CAD and scene scripts:

— Begin —

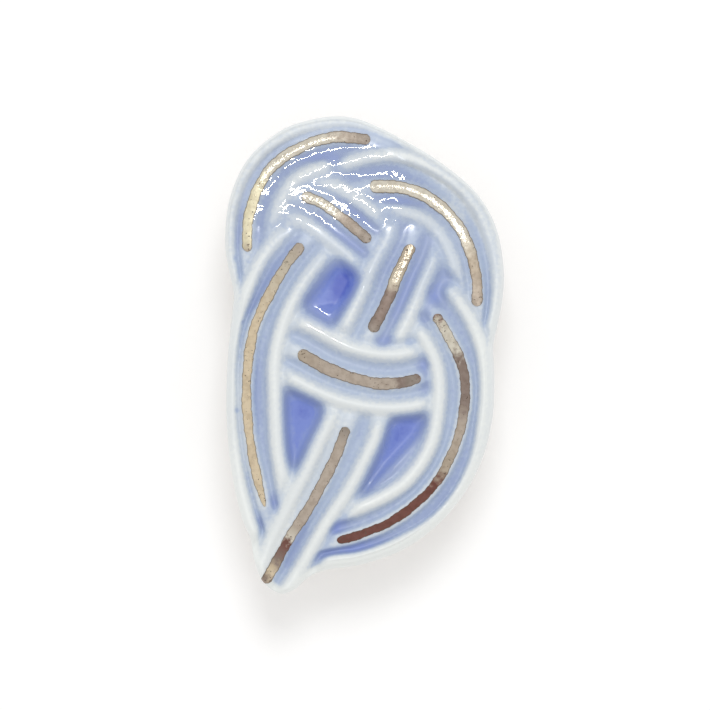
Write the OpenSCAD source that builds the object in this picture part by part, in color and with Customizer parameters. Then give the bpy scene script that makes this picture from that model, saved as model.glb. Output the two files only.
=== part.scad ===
// Glazed porcelain sash-cord ornament in the form of a tied knot, with a metal cord fitting on its back.
// Seen from above, +Y runs along the length, +X across, and the glazed face looks up along +Z.
// The origin lies under the middle of the ornament, on the surface that the fitting rests on.
// Each strand of the knot is three cords side by side: two white ribs with a lustred ridge between them.

/* [Porcelain relief] */
// Thickness of the pocket floors at the rim, above the flat back
floor_height = 2.6; // [2:0.1:3.4]
// How much higher the domed face stands at its middle than at its rim
crown_rise = 1.6; // [0.4:0.1:2.4]
// Rise of the grooves between the cords above the pocket floors
groove_rise = 0.9; // [0.6:0.1:1.1]
// Rise of a strand's middle cord, the ridge, above the pocket floors
ridge_rise = 1.5; // [1.3:0.1:1.8]
// Rise of a strand's two outer cords, the ribs, above the pocket floors
rib_rise = 1.9; // [1.6:0.1:2.3]
// Half the width of a rib on its side towards the ridge
rib_half = 0.95; // [0.8:0.05:1.05]
// Half the width of a rib on its outer side
rib_outer = 1.35; // [1:0.05:1.5]
// Half the width of a ridge at its foot
ridge_half = 0.95; // [0.8:0.05:1]
// Length over which a strand sinks before it passes under another
tuck_run = 1.7; // [1.2:0.1:2.2]

/* [Lustre strokes] */
// Width of a brushed metal stroke
stroke_width = 0.95; // [0.7:0.05:1.1]
// Thickness of a brushed metal stroke
stroke_thickness = 0.12; // [0.1:0.02:0.2]

/* [Cord fitting] */
// Clear width of the loops, for a flat sash cord
loop_clear_w = 12; // [9:0.5:13]
// Clear height of the loops
loop_clear_h = 4.5; // [4.5:0.5:6]
// Thickness of the fitting's strip and plate
strip = 0.8; // [0.6:0.1:1.2]
// Width of each loop along the cord
loop_len = 3; // [2:0.5:4]
// Length of the plate that is glued to the porcelain
plate_len = 20; // [16:1:24]
// Width of the plate
plate_w = 10; // [8:0.5:12]
// Outer radius of the loops' bends
loop_bend = 1.6; // [1.2:0.1:2]

/* [Hidden] */
$fn = 48;

// Thickness of the glue between the plate and the porcelain
glue_gap = 0.05;
// Height of the porcelain's flat back above the surface that the fitting rests on
back_z = loop_clear_h + 2 * strip + glue_gap;
// Radius of the plate's corners
plate_corner = 1.5;
// Half-widths of the ellipse over which the face is domed
crown_a = 14.5;
crown_b = 24.5;
// Height of the upright side wall under the rounded rim
wall_height = 3.0;
// Width and rise of the rounding between the side wall and the face
rim_width = 0.8;
rim_rise = 1.7;
// Size of the bevel round the back
back_bevel = 0.4;
// How steeply the surface may rise inside the rounding
rim_slope = 4;
// Rise of the shallow hollows outside the deep pockets, and half the width of a pocket's slope
shallow_rise = 0.85;
pocket_slope = 0.35;
// Height that a strand keeps at the foot of the rib that crosses it, above the pocket floors
tuck_low = 0.3;
// Depth below the pocket floors to which a strand's two ends sink
end_depth = 0.3;
// Clearance between a stroke and the ridge under it
stroke_gap = 0.05;
// Share of a stroke's width that its upper side has, and that its two ends have
stroke_top = 0.75;
stroke_end = 0.6;

// Distance between the points of the surface, and the closer ones near the rim
grid = 0.52;
rim_grid = [0, 0.12, 0.36, 0.72];
// Columns of points from side to side
columns = 54;
// A row of points shorter than this has its closer points drawn together
narrow_row = 8;
// Distance of the first and last rows of points from the outline's ends
end_inset = 0.04;
// Points along a strand, between two rows of its table, at which its course is known
stations_per_row = 3;
// Points round the rim between two corners of the outline
rim_steps = 3;
// Rings of a lustre stroke between two rows of its strand's table
stroke_rings_per_row = 3;
// Part of a row over which a path's travel is measured, to either side
travel_step = 0.05;

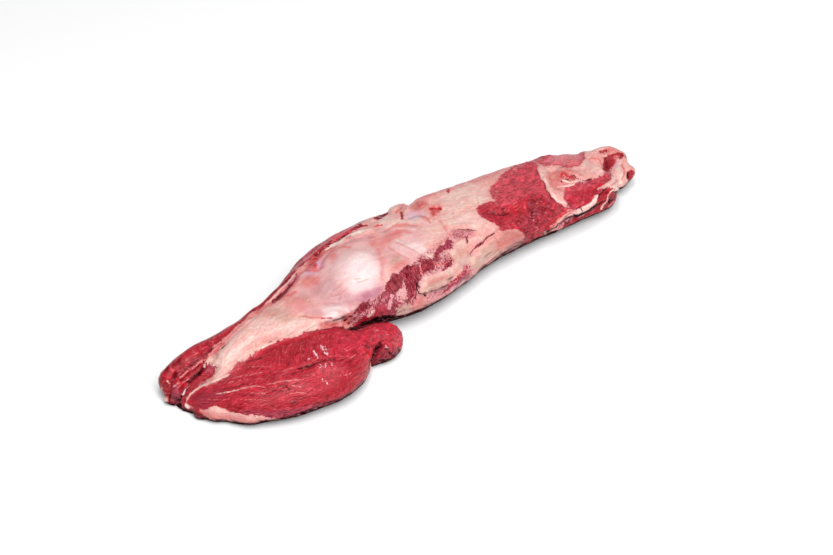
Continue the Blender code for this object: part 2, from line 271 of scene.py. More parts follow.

— End —

* **Description of the task**:
Restate the whole listing exactly.

* **Correct result**:
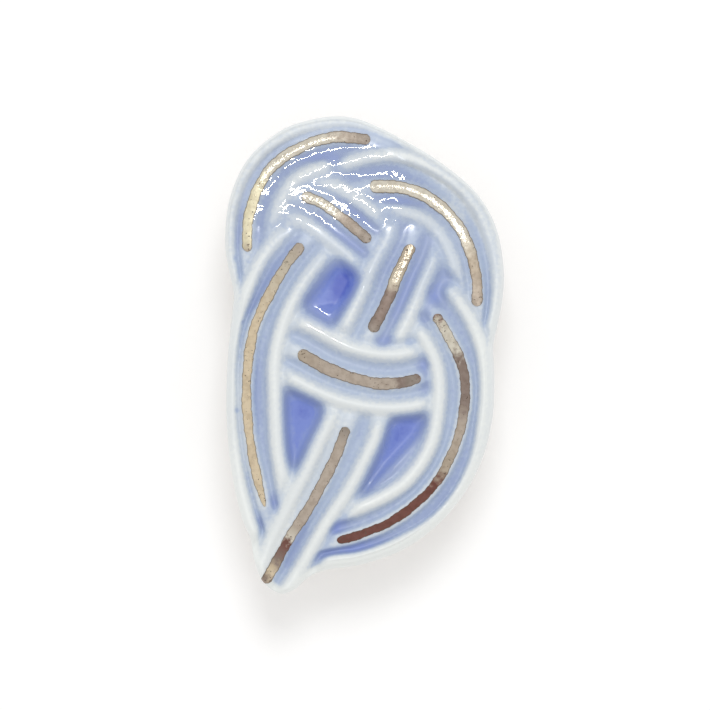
Write the OpenSCAD source that builds the object in this picture part by part, in color and with Customizer parameters. Then give the bpy scene script that makes this picture from that model, saved as model.glb. Output the two files only.
=== part.scad ===
// Glazed porcelain sash-cord ornament in the form of a tied knot, with a metal cord fitting on its back.
// Seen from above, +Y runs along the length, +X across, and the glazed face looks up along +Z.
// The origin lies under the middle of the ornament, on the surface that the fitting rests on.
// Each strand of the knot is three cords side by side: two white ribs with a lustred ridge between them.

/* [Porcelain relief] */
// Thickness of the pocket floors at the rim, above the flat back
floor_height = 2.6; // [2:0.1:3.4]
// How much higher the domed face stands at its middle than at its rim
crown_rise = 1.6; // [0.4:0.1:2.4]
// Rise of the grooves between the cords above the pocket floors
groove_rise = 0.9; // [0.6:0.1:1.1]
// Rise of a strand's middle cord, the ridge, above the pocket floors
ridge_rise = 1.5; // [1.3:0.1:1.8]
// Rise of a strand's two outer cords, the ribs, above the pocket floors
rib_rise = 1.9; // [1.6:0.1:2.3]
// Half the width of a rib on its side towards the ridge
rib_half = 0.95; // [0.8:0.05:1.05]
// Half the width of a rib on its outer side
rib_outer = 1.35; // [1:0.05:1.5]
// Half the width of a ridge at its foot
ridge_half = 0.95; // [0.8:0.05:1]
// Length over which a strand sinks before it passes under another
tuck_run = 1.7; // [1.2:0.1:2.2]

/* [Lustre strokes] */
// Width of a brushed metal stroke
stroke_width = 0.95; // [0.7:0.05:1.1]
// Thickness of a brushed metal stroke
stroke_thickness = 0.12; // [0.1:0.02:0.2]

/* [Cord fitting] */
// Clear width of the loops, for a flat sash cord
loop_clear_w = 12; // [9:0.5:13]
// Clear height of the loops
loop_clear_h = 4.5; // [4.5:0.5:6]
// Thickness of the fitting's strip and plate
strip = 0.8; // [0.6:0.1:1.2]
// Width of each loop along the cord
loop_len = 3; // [2:0.5:4]
// Length of the plate that is glued to the porcelain
plate_len = 20; // [16:1:24]
// Width of the plate
plate_w = 10; // [8:0.5:12]
// Outer radius of the loops' bends
loop_bend = 1.6; // [1.2:0.1:2]

/* [Hidden] */
$fn = 48;

// Thickness of the glue between the plate and the porcelain
glue_gap = 0.05;
// Height of the porcelain's flat back above the surface that the fitting rests on
back_z = loop_clear_h + 2 * strip + glue_gap;
// Radius of the plate's corners
plate_corner = 1.5;
// Half-widths of the ellipse over which the face is domed
crown_a = 14.5;
crown_b = 24.5;
// Height of the upright side wall under the rounded rim
wall_height = 3.0;
// Width and rise of the rounding between the side wall and the face
rim_width = 0.8;
rim_rise = 1.7;
// Size of the bevel round the back
back_bevel = 0.4;
// How steeply the surface may rise inside the rounding
rim_slope = 4;
// Rise of the shallow hollows outside the deep pockets, and half the width of a pocket's slope
shallow_rise = 0.85;
pocket_slope = 0.35;
// Height that a strand keeps at the foot of the rib that crosses it, above the pocket floors
tuck_low = 0.3;
// Depth below the pocket floors to which a strand's two ends sink
end_depth = 0.3;
// Clearance between a stroke and the ridge under it
stroke_gap = 0.05;
// Share of a stroke's width that its upper side has, and that its two ends have
stroke_top = 0.75;
stroke_end = 0.6;

// Distance between the points of the surface, and the closer ones near the rim
grid = 0.52;
rim_grid = [0, 0.12, 0.36, 0.72];
// Columns of points from side to side
columns = 54;
// A row of points shorter than this has its closer points drawn together
narrow_row = 8;
// Distance of the first and last rows of points from the outline's ends
end_inset = 0.04;
// Points along a strand, between two rows of its table, at which its course is known
stations_per_row = 3;
// Points round the rim between two corners of the outline
rim_steps = 3;
// Rings of a lustre stroke between two rows of its strand's table
stroke_rings_per_row = 3;
// Part of a row over which a path's travel is measured, to either side
travel_step = 0.05;

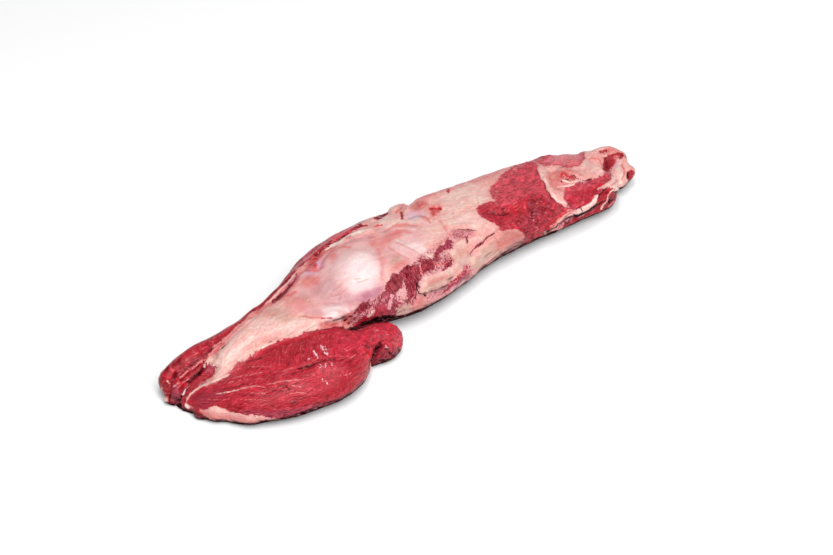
Continue the Blender code for this object: part 2, from line 271 of scene.py. More parts follow.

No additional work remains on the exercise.